**Source material**:
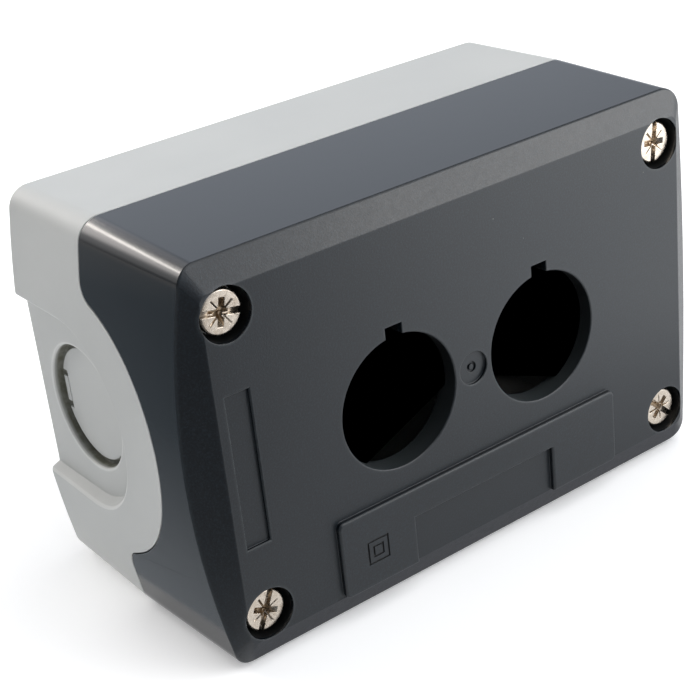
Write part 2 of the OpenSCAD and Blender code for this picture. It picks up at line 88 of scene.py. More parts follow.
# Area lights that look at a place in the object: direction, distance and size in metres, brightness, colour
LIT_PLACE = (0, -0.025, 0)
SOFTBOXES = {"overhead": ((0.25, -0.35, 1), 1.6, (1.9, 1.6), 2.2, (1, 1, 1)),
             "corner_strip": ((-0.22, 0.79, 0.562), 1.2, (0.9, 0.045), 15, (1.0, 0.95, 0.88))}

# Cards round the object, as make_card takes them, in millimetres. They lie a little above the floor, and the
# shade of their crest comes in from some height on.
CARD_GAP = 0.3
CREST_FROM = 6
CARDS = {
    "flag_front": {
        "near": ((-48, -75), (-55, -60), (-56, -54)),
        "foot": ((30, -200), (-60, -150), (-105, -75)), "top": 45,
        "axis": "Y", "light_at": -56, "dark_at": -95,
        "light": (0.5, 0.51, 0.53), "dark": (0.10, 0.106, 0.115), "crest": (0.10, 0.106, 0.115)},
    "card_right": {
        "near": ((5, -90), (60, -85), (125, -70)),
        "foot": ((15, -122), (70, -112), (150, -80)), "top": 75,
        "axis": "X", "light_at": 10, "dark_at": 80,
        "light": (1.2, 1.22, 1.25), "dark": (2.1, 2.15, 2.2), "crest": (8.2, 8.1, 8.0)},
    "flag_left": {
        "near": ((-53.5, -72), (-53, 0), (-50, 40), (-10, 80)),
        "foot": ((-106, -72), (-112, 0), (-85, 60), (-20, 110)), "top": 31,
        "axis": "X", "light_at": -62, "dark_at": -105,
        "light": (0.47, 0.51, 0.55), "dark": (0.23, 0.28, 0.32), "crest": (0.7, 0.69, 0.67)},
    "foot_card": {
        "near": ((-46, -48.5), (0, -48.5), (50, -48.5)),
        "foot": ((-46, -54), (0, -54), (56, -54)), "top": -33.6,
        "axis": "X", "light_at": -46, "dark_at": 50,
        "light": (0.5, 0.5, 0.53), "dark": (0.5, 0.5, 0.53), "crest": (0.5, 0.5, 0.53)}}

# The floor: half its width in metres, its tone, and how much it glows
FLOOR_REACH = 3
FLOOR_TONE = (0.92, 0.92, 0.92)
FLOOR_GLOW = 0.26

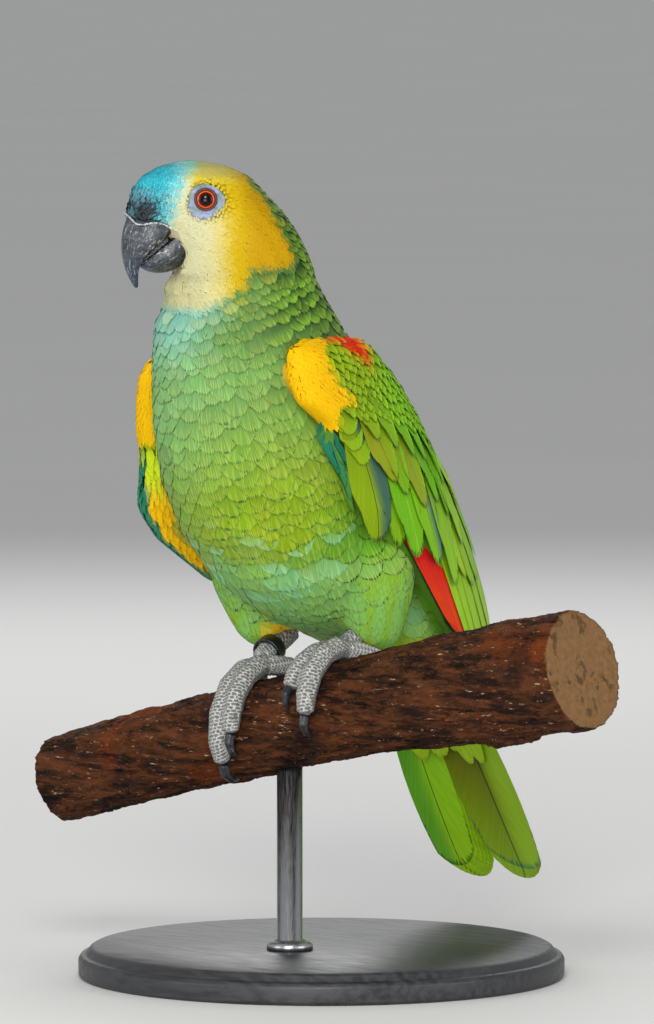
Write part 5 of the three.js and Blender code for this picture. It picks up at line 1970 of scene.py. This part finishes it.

**Set task**: In the records above, locate every line with the string "this" and copy it.

**Written solution**:
Write part 2 of the OpenSCAD and Blender code for this picture. It picks up at line 88 of scene.py. More parts follow.
Write part 5 of the three.js and Blender code for this picture. It picks up at line 1970 of scene.py. This part finishes it.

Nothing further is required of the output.